● What is needed
Repeat the listing in full, word for word.

● Raw data
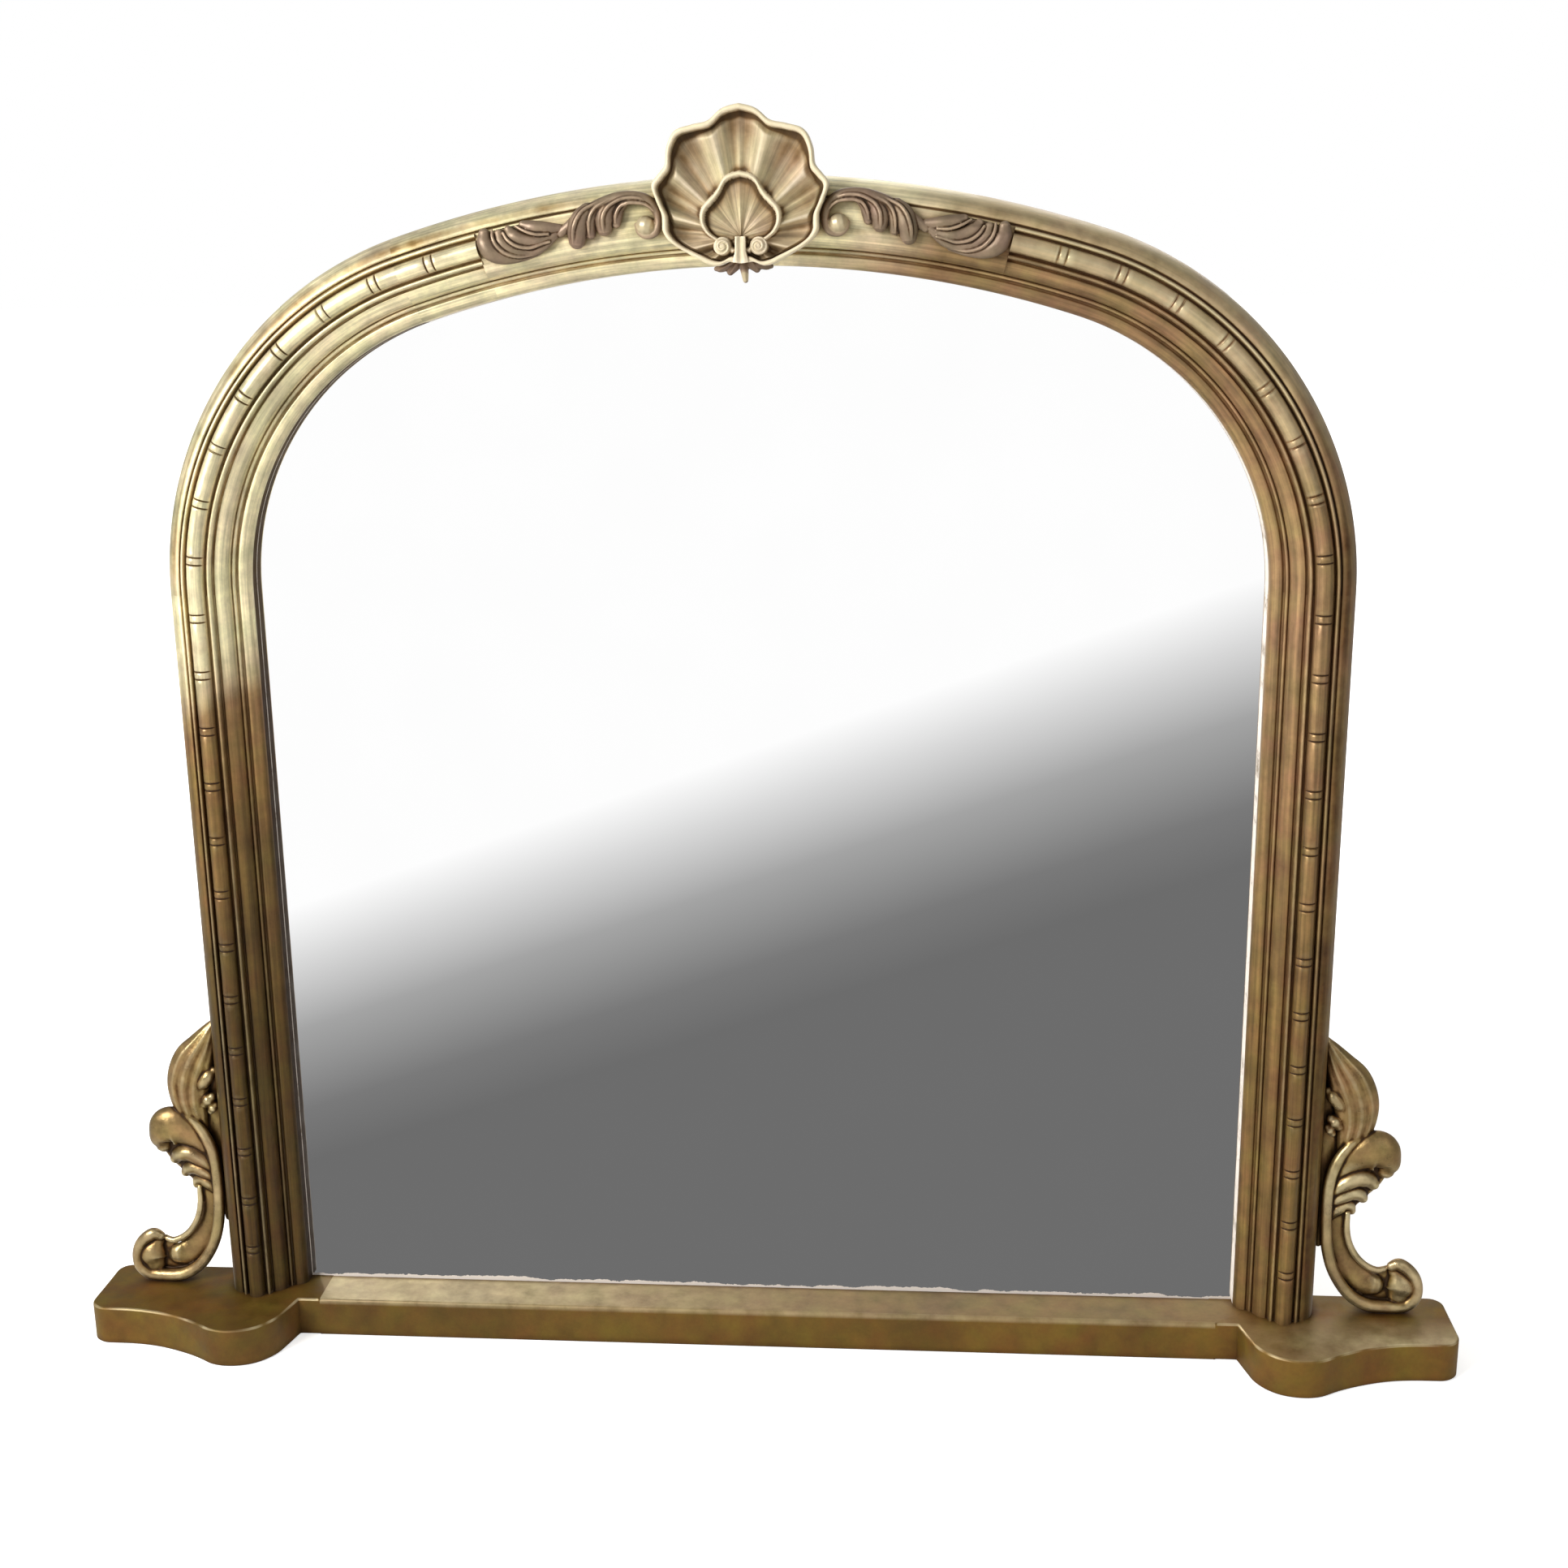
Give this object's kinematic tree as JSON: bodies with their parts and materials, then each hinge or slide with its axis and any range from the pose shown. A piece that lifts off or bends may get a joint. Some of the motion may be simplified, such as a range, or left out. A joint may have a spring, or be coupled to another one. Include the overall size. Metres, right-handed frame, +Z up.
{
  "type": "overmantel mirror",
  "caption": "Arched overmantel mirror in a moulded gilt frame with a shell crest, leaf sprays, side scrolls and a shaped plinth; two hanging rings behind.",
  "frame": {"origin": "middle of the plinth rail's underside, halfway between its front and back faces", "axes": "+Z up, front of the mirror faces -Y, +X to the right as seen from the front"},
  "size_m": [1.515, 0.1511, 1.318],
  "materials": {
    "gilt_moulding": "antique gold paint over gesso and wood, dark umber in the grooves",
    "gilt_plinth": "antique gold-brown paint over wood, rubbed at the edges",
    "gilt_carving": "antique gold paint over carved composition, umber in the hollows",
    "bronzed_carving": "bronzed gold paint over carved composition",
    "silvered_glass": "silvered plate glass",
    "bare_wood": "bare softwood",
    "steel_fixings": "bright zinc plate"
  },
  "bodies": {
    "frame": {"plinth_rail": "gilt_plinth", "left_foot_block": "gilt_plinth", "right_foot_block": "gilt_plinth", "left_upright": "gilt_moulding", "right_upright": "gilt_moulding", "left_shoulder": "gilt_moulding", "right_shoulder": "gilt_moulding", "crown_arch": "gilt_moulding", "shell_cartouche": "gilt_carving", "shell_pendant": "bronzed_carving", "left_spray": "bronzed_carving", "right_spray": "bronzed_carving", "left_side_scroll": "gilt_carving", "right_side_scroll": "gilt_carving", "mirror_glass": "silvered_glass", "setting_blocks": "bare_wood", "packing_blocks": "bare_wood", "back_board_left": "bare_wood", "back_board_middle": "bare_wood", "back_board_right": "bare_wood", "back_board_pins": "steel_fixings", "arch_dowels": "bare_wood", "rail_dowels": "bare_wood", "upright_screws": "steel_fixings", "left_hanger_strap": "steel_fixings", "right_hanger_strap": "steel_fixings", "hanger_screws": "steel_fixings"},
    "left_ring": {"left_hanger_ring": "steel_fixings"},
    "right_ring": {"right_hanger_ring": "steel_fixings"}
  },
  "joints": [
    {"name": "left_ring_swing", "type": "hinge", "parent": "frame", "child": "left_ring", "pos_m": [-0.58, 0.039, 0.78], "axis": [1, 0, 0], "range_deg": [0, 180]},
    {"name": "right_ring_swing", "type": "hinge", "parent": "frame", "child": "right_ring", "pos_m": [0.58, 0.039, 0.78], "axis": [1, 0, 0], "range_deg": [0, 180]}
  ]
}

● Solution to this problem
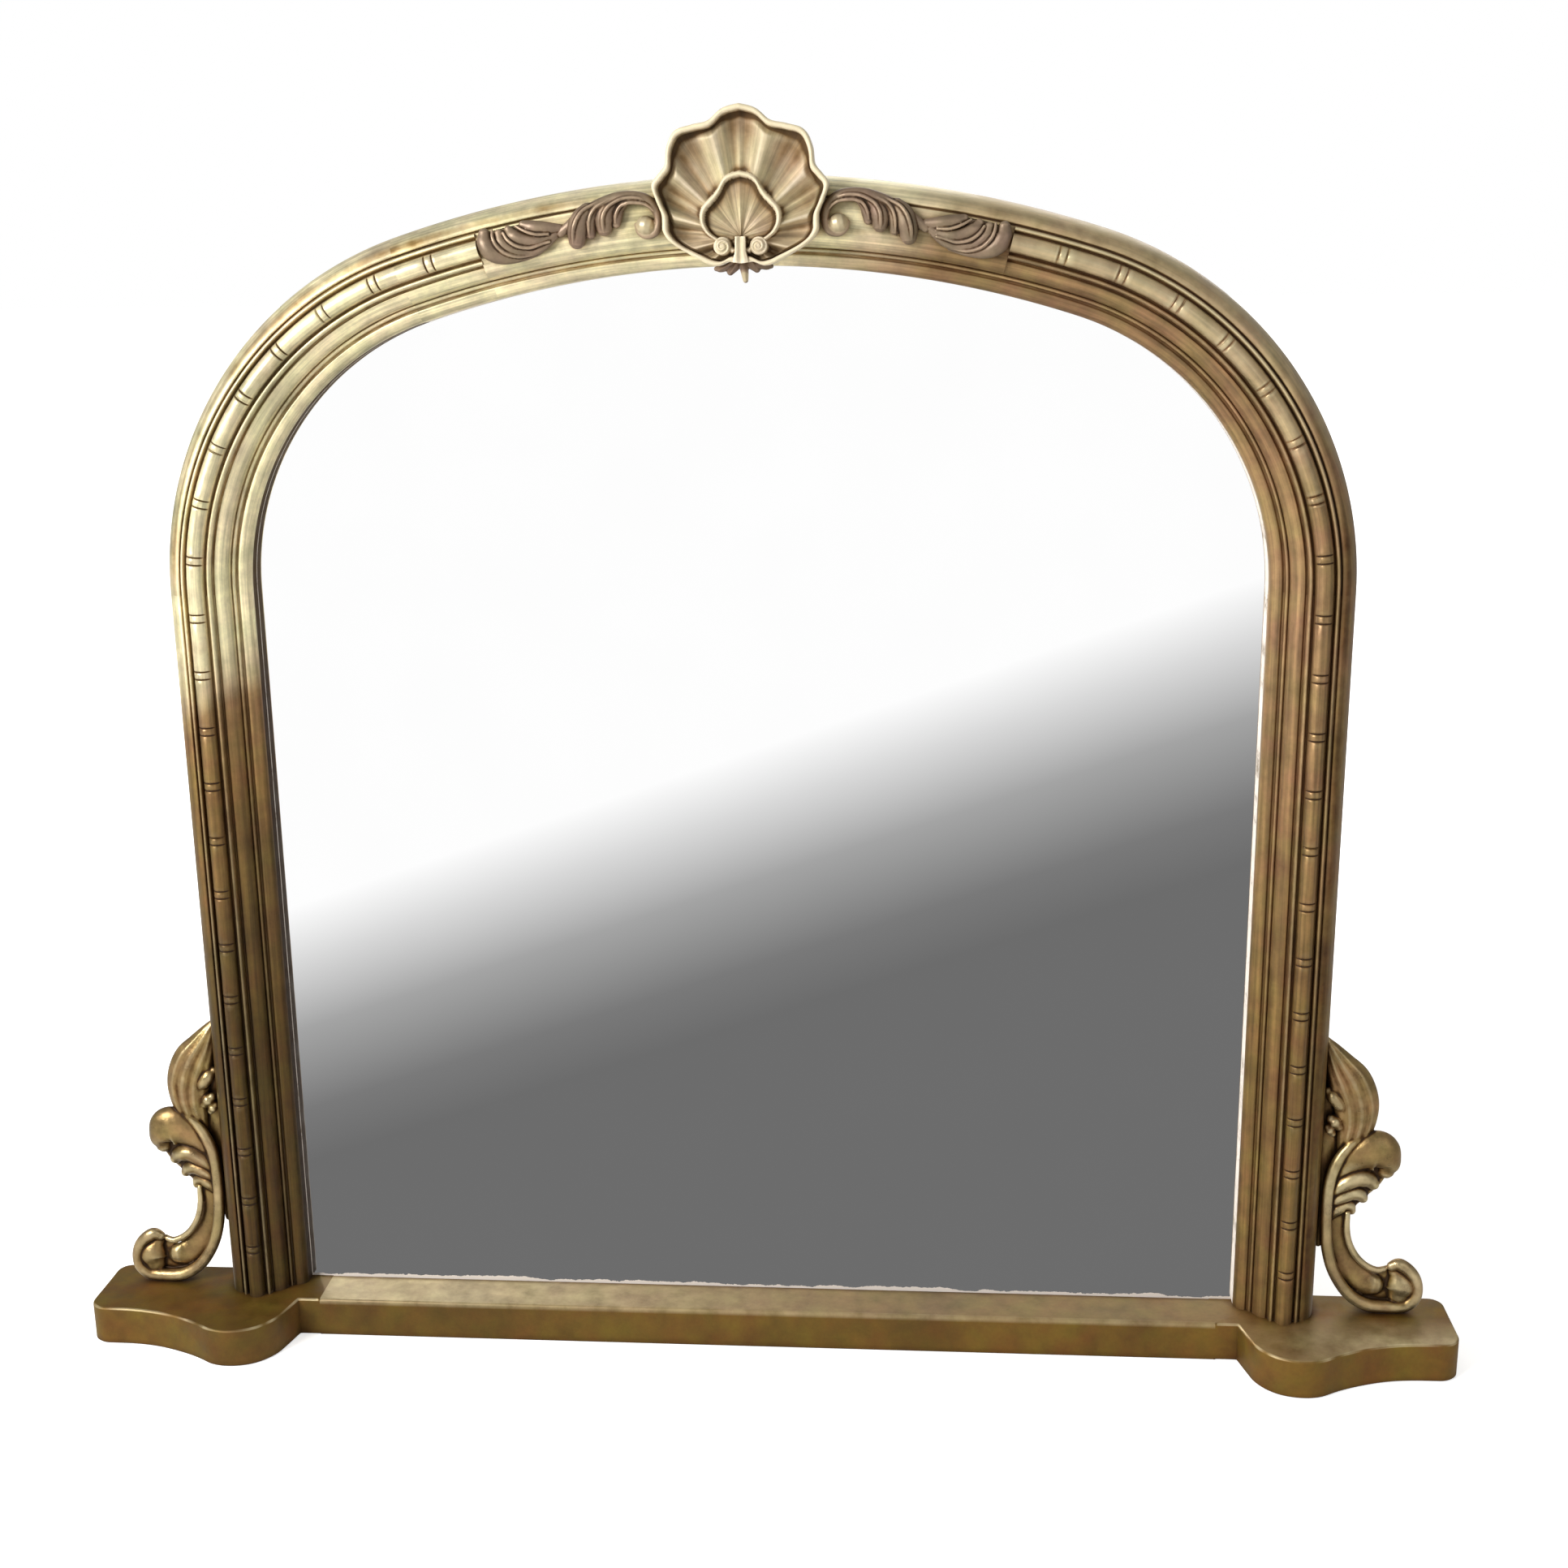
Give this object's kinematic tree as JSON: bodies with their parts and materials, then each hinge or slide with its axis and any range from the pose shown. A piece that lifts off or bends may get a joint. Some of the motion may be simplified, such as a range, or left out. A joint may have a spring, or be coupled to another one. Include the overall size. Metres, right-handed frame, +Z up.
{
  "type": "overmantel mirror",
  "caption": "Arched overmantel mirror in a moulded gilt frame with a shell crest, leaf sprays, side scrolls and a shaped plinth; two hanging rings behind.",
  "frame": {"origin": "middle of the plinth rail's underside, halfway between its front and back faces", "axes": "+Z up, front of the mirror faces -Y, +X to the right as seen from the front"},
  "size_m": [1.515, 0.1511, 1.318],
  "materials": {
    "gilt_moulding": "antique gold paint over gesso and wood, dark umber in the grooves",
    "gilt_plinth": "antique gold-brown paint over wood, rubbed at the edges",
    "gilt_carving": "antique gold paint over carved composition, umber in the hollows",
    "bronzed_carving": "bronzed gold paint over carved composition",
    "silvered_glass": "silvered plate glass",
    "bare_wood": "bare softwood",
    "steel_fixings": "bright zinc plate"
  },
  "bodies": {
    "frame": {"plinth_rail": "gilt_plinth", "left_foot_block": "gilt_plinth", "right_foot_block": "gilt_plinth", "left_upright": "gilt_moulding", "right_upright": "gilt_moulding", "left_shoulder": "gilt_moulding", "right_shoulder": "gilt_moulding", "crown_arch": "gilt_moulding", "shell_cartouche": "gilt_carving", "shell_pendant": "bronzed_carving", "left_spray": "bronzed_carving", "right_spray": "bronzed_carving", "left_side_scroll": "gilt_carving", "right_side_scroll": "gilt_carving", "mirror_glass": "silvered_glass", "setting_blocks": "bare_wood", "packing_blocks": "bare_wood", "back_board_left": "bare_wood", "back_board_middle": "bare_wood", "back_board_right": "bare_wood", "back_board_pins": "steel_fixings", "arch_dowels": "bare_wood", "rail_dowels": "bare_wood", "upright_screws": "steel_fixings", "left_hanger_strap": "steel_fixings", "right_hanger_strap": "steel_fixings", "hanger_screws": "steel_fixings"},
    "left_ring": {"left_hanger_ring": "steel_fixings"},
    "right_ring": {"right_hanger_ring": "steel_fixings"}
  },
  "joints": [
    {"name": "left_ring_swing", "type": "hinge", "parent": "frame", "child": "left_ring", "pos_m": [-0.58, 0.039, 0.78], "axis": [1, 0, 0], "range_deg": [0, 180]},
    {"name": "right_ring_swing", "type": "hinge", "parent": "frame", "child": "right_ring", "pos_m": [0.58, 0.039, 0.78], "axis": [1, 0, 0], "range_deg": [0, 180]}
  ]
}